■ The request: What lies from the line containing "# Stopper: ground" through the line containing "cad_parts[node].hide_render = cad_parts[node].hide_viewport"? Print exactly those lines, with both ends, and no others.

Lines of data:
* * * * * * * * *

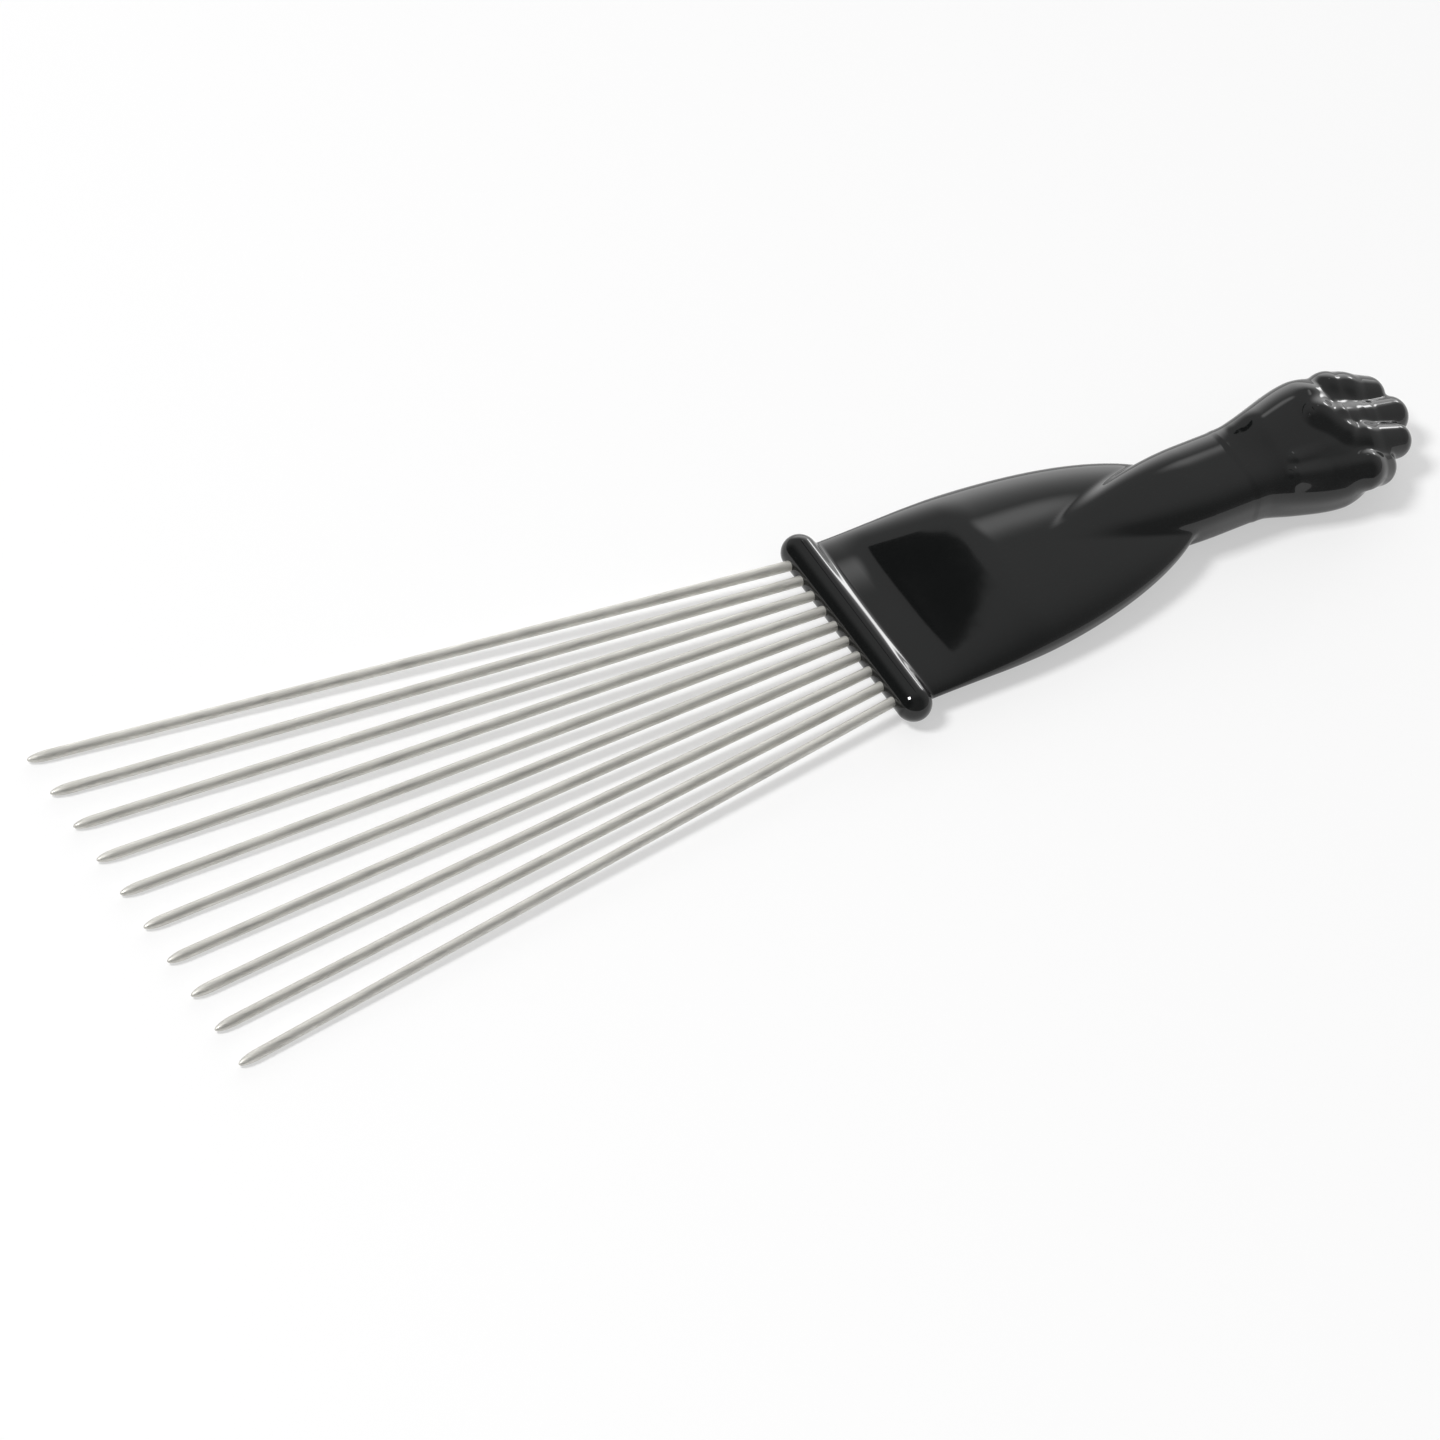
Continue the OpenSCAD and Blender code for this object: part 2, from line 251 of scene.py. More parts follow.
class HandleShape:
    """The handle as a bar, a paddle, a forearm and a fist that blend into one skin."""

    # Squareness of the cross sections, in which 2 is an ellipse and more is boxier
    PADDLE_SQUARENESS, FOREARM_SQUARENESS, PALM_SQUARENESS = 2.6, 3.26, 3.05
    # How fast the forearm widens, and its thickness at its root as a share of the wrist's
    FLARE_POWER = 1.9
    FOREARM_ROOT = 0.6
    # Least share of the flare, which keeps the forearm's point from closing to nothing
    FOREARM_POINT = 0.06
    # Softness of the ends of a ramp, as a share of its length
    SLOPE_SOFT = 0.12
    # Share of the shoulder over which the crown falls, and of the palm over which the forearm fades out
    CROWN_FALL = 0.78
    PALM_FADE = 0.4
    # Share of the palm's half length at which the rays start to fan out round the knuckles
    DOME_PLACE = 0.44
    # Softness of the folds between the forms and of the bends in the fingers and the thumb, as
    # multiples of the crease radius
    PADDLE_BLEND, FINGER_BLEND, THUMB_BLEND = 1.75, 1.86, 1.5
    FINGER_BEND, THUMB_BEND = 2.0, 3.0
    # Times that the search for the skin along a ray halves its range
    HALVINGS = 30
    # Shares of the palm's length over which it rises, widens and rolls, and after which it closes
    PALM_RISE, PALM_WIDEN, PALM_ROLL, PALM_CLOSE = 0.24, 0.62, 0.29, 0.59
    # Roll of the palm, and the share of the grip's rise that it keeps where it is widest
    PALM_TURN = math.radians(11.3)
    PALM_LEVEL = 0.77
    # Joints: place along, across and in height in shares of the palm's half sizes, and thickness in
    # shares of the diameter of the finger or the thumb
    FINGER_JOINT_SHARES = (
        (
            (0.626, 0.57, 0.508, 1.173),
            (0.817, 0.521, 0.37, 1.121),
            (1.178, 0.471, 0.025, 1.022),
        ),
        (
            (0.463, 0.041, 0.618, 0.906),
            (0.801, 0.053, 0.088, 1.2),
            (1.314, 0.07, -0.164, 1.004),
        ),
        (
            (-0.364, -0.367, 0.72, 0.483),
            (0.111, -0.319, 0.51, 0.589),
            (0.603, -0.352, 0.227, 1.193),
            (1.113, -0.394, -0.02, 0.908),
        ),
        (
            (-0.45, -0.575, 0.592, 0.597),
            (0.112, -0.662, 0.332, 0.692),
            (0.475, -0.755, 0.232, 0.986),
            (0.729, -0.669, -0.103, 0.99),
        ),
    )
    THUMB_JOINT_SHARES = (
        (-0.736, 0.398, 0.442, 0.938),
        (0.296, 0.494, 0.633, 1),
        (0.233, 0.172, 0.639, 1.158),
        (0.409, -0.224, 0.59, 0.952),
    )

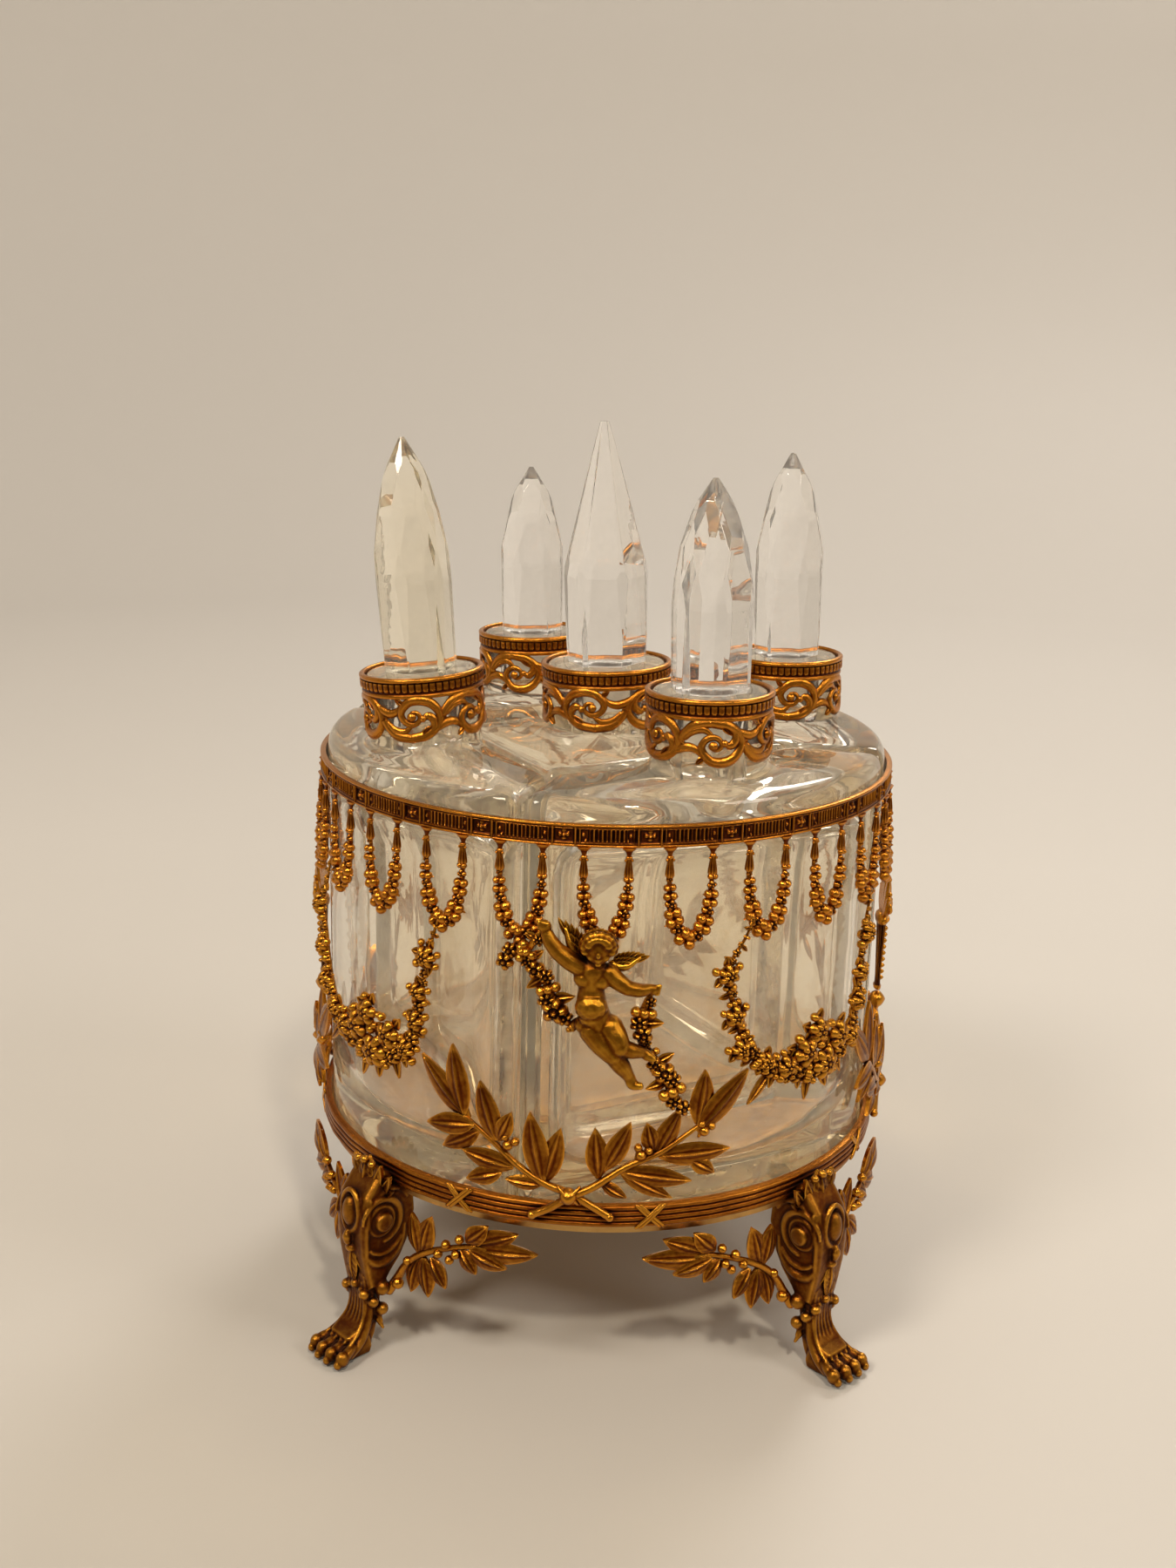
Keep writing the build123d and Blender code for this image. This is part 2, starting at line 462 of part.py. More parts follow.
# ================================================================ the bottles
def polar(r, a):
    return (r * math.cos(math.radians(a)), r * math.sin(math.radians(a)))


for bname, b in bottles.items():
    axis_xy = polar(*b["neck"])
    lean = math.radians(b["lean"])
    z_dir = (math.sin(lean), 0, math.cos(lean))
    collar_z = b["rim_z"] - collar_h * math.cos(lean)
    # frame of the neck: origin in the middle of the collar's lower edge
    neck_plane = Plane(origin=(axis_xy[0], axis_xy[1], collar_z), x_dir=(math.cos(lean), 0, -math.sin(lean)), z_dir=z_dir)
    lip_h = collar_h - lip_drop
    collar_out = b["collar"]
    collar_in = collar_out - collar_wall
    frieze_out = collar_out - frieze_under
    neck_r = collar_out - neck_under

    def outline(inset):
        if b["mid"] is None:
            h = centre_half - inset
            return None, h
        half = centre_half + bottle_gap + inset
        g = (bottle_gap / 2 + inset) * math.sqrt(2)
        return (half, g), glass_r - inset

    with BuildPart() as bottle:
        if b["mid"] is None:
            with BuildSketch(Plane(origin=(0, 0, glass_z0), x_dir=polar(1, 30) + (0,), z_dir=(0, 0, 1))):
                RectangleRounded(2 * centre_half, 2 * centre_half, 2.0)
            extrude(amount=glass_top_z - glass_z0)
            chamfer(bottle.faces().sort_by(Axis.Z)[-1].edges(), length=1.6)
        else:
            seg_plane = Plane(origin=(0, 0, glass_z0), x_dir=polar(1, b["mid"]) + (0,), z_dir=(0, 0, 1))
            with BuildSketch(seg_plane) as seg:
                (hx, g), rr = outline(0.0)
                # chord side, two radial sides and the outer arc;
                # a corner lies where the radial side x - y = g meets the arc
                yc = hx - g
                cx = (g + math.sqrt(2 * rr * rr - g * g)) / 2
                cy = cx - g
                with BuildLine():
                    Line((hx, -yc), (hx, yc))
                    Line((hx, yc), (cx, cy))
                    ThreePointArc((cx, cy), (rr, 0), (cx, -cy))
                    Line((cx, -cy), (hx, -yc))
                make_face()
                fillet(seg.vertices(), 2.6)
            extrude(amount=glass_top_z - glass_z0)
            top_edges = bottle.faces().sort_by(Axis.Z)[-1].edges()
            chamfer(top_edges, length=2.0)
        # flare and straight neck
        with BuildSketch(neck_plane.offset(-7.5)):
            Circle(neck_r)
        extrude(amount=7.5 + lip_h)
        with BuildSketch(neck_plane.offset(-4.0)):
            Circle(neck_r + 1.1)
        with BuildSketch(neck_plane.offset(-0.25)):
            Circle(neck_r)
        loft()
        # hollow body
        if b["mid"] is None:
            with BuildSketch(Plane(origin=(0, 0, glass_z0 + glass_floor), x_dir=polar(1, 30) + (0,), z_dir=(0, 0, 1))):
                RectangleRounded(2 * (centre_half - glass_wall), 2 * (centre_half - glass_wall), 3.0)
            extrude(amount=cavity_top_z - glass_z0 - glass_floor, mode=Mode.SUBTRACT)
        else:
            with BuildSketch(Plane(origin=(0, 0, glass_z0 + glass_floor), x_dir=polar(1, b["mid"]) + (0,), z_dir=(0, 0, 1))) as cav:
                (hx, g), rr = outline(glass_wall)
                yc = hx - g
                cx = (g + math.sqrt(2 * rr * rr - g * g)) / 2
                cy = cx - g
                with BuildLine():
                    Line((hx, -yc), (hx, yc))
                    Line((hx, yc), (cx, cy))
                    ThreePointArc((cx, cy), (rr, 0), (cx, -cy))
                    Line((cx, -cy), (hx, -yc))
                make_face()
                fillet(cav.vertices(), 2.5)
            extrude(amount=cavity_top_z - glass_z0 - glass_floor, mode=Mode.SUBTRACT)
        # bore of the neck, down into the hollow
        with BuildSketch(neck_plane.offset(lip_h)):
            Circle(bore_r)
        extrude(amount=-(lip_h + collar_z - cavity_top_z + 1.5), mode=Mode.SUBTRACT)
    save(bottle.part, "bottle_" + bname)

    # Collar: polished rim and gadrooned band over a pierced, scalloped frieze.
    scroll = 5 if b["mid"] is not None else 6
    with BuildPart() as collar:
        with BuildSketch(Plane.XZ):
            patch([(collar_in, 0.25), (frieze_out, 0.25), (frieze_out, collar_h - collar_rim_h),
                       (collar_out, collar_h - collar_rim_h + 0.5), (collar_out, collar_h - 0.6),
                       (collar_out - 0.4, collar_h), (collar_in, collar_h)])
        revolve(axis=Axis.Z)
        # pierced openings
        for k in range(2 * scroll):
            a = (k + 0.5) * 180.0 / scroll
            with BuildSketch(Plane(origin=(0, 0, 5.4), x_dir=(-math.sin(math.radians(a)), math.cos(math.radians(a)), 0),
                                   z_dir=(math.cos(math.radians(a)), math.sin(math.radians(a)), 0))):
                if k % 2:
                    Circle(1.75)
                else:
                    Ellipse(1.5, 2.5)
            extrude(amount=20, mode=Mode.SUBTRACT)
        # scalloped lower edge
        for k in range(scroll):
            a = (2 * k + 0.0) * 180.0 / scroll
            with BuildSketch(Plane(origin=(0, 0, -0.6), x_dir=(-math.sin(math.radians(a)), math.cos(math.radians(a)), 0),
                                   z_dir=(math.cos(math.radians(a)), math.sin(math.radians(a)), 0))):
                Ellipse(2.3, 2.6)
            extrude(amount=20, mode=Mode.SUBTRACT)
    with BuildPart() as collar_placed:
        add(collar.part.moved(neck_plane.location))
    save(collar_placed.part, "collar_" + bname)

    # Stopper: ground plug under a solid cut head.
    rows = ([(0.0, b["w0"]), (0.37, b["w1"]), (0.48, b["w1"] * 0.88), (1.0, 1.6)] if b["mid"] is None else
            [(0.0, b["w0"]), (0.40, b["w1"]), (0.56, b["w1"] * 0.92), (0.70, b["w1"] * 0.76), (0.86, b["w1"] * 0.48), (1.0, 1.4)])
    stop_plane = neck_plane.offset(lip_h)
    ct, st = math.cos(math.radians(b["turn"])), math.sin(math.radians(b["turn"]))
    turned = Plane(origin=stop_plane.origin, x_dir=stop_plane.x_dir * ct + stop_plane.y_dir * st, z_dir=stop_plane.z_dir)
    with BuildPart() as stopper:
        for pair in zip(rows[:-1], rows[1:]):
            for f, w in pair:
                cut = w * 0.24
                with BuildSketch(turned.offset(f * b["stop_h"])):
                    h = w / 2
                    patch([(h, -h + cut), (h, h - cut), (h - cut, h), (-h + cut, h), (-h, h - cut), (-h, -h + cut), (-h + cut, -h), (h - cut, -h)])
            loft(ruled=True)
        with BuildSketch(stop_plane):
            Circle(plug_r)
        extrude(amount=-plug_len)
    save(stopper.part, "stopper_" + bname)
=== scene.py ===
import bpy
import bmesh
import itertools
import math
import random
import numpy as np
from mathutils import Matrix, Vector


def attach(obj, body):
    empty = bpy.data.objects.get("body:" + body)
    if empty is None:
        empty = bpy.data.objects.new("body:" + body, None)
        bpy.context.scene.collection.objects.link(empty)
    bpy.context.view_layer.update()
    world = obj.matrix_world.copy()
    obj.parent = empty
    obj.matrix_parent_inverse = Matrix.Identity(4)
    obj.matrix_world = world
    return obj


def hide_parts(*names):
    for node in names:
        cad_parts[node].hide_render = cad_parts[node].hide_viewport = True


# A round gilt bronze stand on lion-paw legs with five cut glass scent bottles.
# Ornament on the cage is drawn flat and then bent round the cage:
# x = length along the cage at radius 64, z = height, R = distance from the axis,
# all in millimetres. Blender objects are in metres.
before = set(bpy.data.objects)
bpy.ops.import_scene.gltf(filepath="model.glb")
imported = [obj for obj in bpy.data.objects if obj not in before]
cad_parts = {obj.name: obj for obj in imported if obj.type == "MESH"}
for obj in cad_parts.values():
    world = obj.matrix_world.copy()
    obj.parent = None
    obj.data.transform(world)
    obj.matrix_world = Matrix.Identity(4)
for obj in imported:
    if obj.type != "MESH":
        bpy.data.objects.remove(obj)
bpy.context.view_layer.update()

MM = 0.001
ARC = 64.0
PANELS = {"front": 0.0, "right": 90.0, "back": 180.0, "left": -90.0}
LEGS = {"front_left": -45.0, "front_right": 45.0, "back_right": 135.0, "back_left": -135.0}
SCENE = bpy.context.scene


def arc_x(azimuth):
    return math.radians(azimuth) * ARC


# ------------------------------------------------------------------ materials
class Nodes:
    def __init__(self, name):
        self.mat = bpy.data.materials.new(name)
        self.mat.use_nodes = True
        self.tree = self.mat.node_tree
        self.tree.nodes.clear()
        self.out = self.add("ShaderNodeOutputMaterial")
        self.coord = self.add("ShaderNodeTexCoord")

    def add(self, kind, **values):
        node = self.tree.nodes.new(kind)
        for key, value in values.items():
            if key in node.inputs:
                node.inputs[key].default_value = value
            else:
                setattr(node, key, value)
        return node

    def link(self, a, b):
        self.tree.links.new(a, b)

    def noise(self, scale, detail=4.0, rough=0.55, distortion=0.0):
        n = self.add("ShaderNodeTexNoise")
        n.inputs["Scale"].default_value = scale
        n.inputs["Detail"].default_value = detail
        n.inputs["Roughness"].default_value = rough
        n.inputs["Distortion"].default_value = distortion
        self.link(self.coord.outputs["Object"], n.inputs["Vector"])
        return n.outputs["Fac"]

    def ramp(self, source, stops):
        r = self.add("ShaderNodeValToRGB")
        while len(r.color_ramp.elements) < len(stops):
            r.color_ramp.elements.new(0.5)
        for e, (pos, col) in zip(r.color_ramp.elements, stops):
            e.position = pos
            e.color = tuple(col) + (1.0,) if len(col) == 3 else col
        self.link(source, r.inputs["Fac"])
        return r.outputs["Color"]

    def span(self, source, a, b, c, d):
        m = self.add("ShaderNodeMapRange")
        m.inputs["From Min"].default_value = a
        m.inputs["From Max"].default_value = b
        m.inputs["To Min"].default_value = c
        m.inputs["To Max"].default_value = d
        self.link(source, m.inputs["Value"])
        return m.outputs["Result"]

    def math(self, op, a, b, clamp=False):
        m = self.add("ShaderNodeMath")
        m.operation = op
        m.use_clamp = clamp
        for i, v in enumerate((a, b)):
            if isinstance(v, (int, float)):
                m.inputs[i].default_value = v
            else:
                self.link(v, m.inputs[i])
        return m.outputs[0]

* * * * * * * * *

■ Written response:
    # Stopper: ground plug under a solid cut head.
    rows = ([(0.0, b["w0"]), (0.37, b["w1"]), (0.48, b["w1"] * 0.88), (1.0, 1.6)] if b["mid"] is None else
            [(0.0, b["w0"]), (0.40, b["w1"]), (0.56, b["w1"] * 0.92), (0.70, b["w1"] * 0.76), (0.86, b["w1"] * 0.48), (1.0, 1.4)])
    stop_plane = neck_plane.offset(lip_h)
    ct, st = math.cos(math.radians(b["turn"])), math.sin(math.radians(b["turn"]))
    turned = Plane(origin=stop_plane.origin, x_dir=stop_plane.x_dir * ct + stop_plane.y_dir * st, z_dir=stop_plane.z_dir)
    with BuildPart() as stopper:
        for pair in zip(rows[:-1], rows[1:]):
            for f, w in pair:
                cut = w * 0.24
                with BuildSketch(turned.offset(f * b["stop_h"])):
                    h = w / 2
                    patch([(h, -h + cut), (h, h - cut), (h - cut, h), (-h + cut, h), (-h, h - cut), (-h, -h + cut), (-h + cut, -h), (h - cut, -h)])
            loft(ruled=True)
        with BuildSketch(stop_plane):
            Circle(plug_r)
        extrude(amount=-plug_len)
    save(stopper.part, "stopper_" + bname)
=== scene.py ===
import bpy
import bmesh
import itertools
import math
import random
import numpy as np
from mathutils import Matrix, Vector


def attach(obj, body):
    empty = bpy.data.objects.get("body:" + body)
    if empty is None:
        empty = bpy.data.objects.new("body:" + body, None)
        bpy.context.scene.collection.objects.link(empty)
    bpy.context.view_layer.update()
    world = obj.matrix_world.copy()
    obj.parent = empty
    obj.matrix_parent_inverse = Matrix.Identity(4)
    obj.matrix_world = world
    return obj


def hide_parts(*names):
    for node in names:
        cad_parts[node].hide_render = cad_parts[node].hide_viewport = True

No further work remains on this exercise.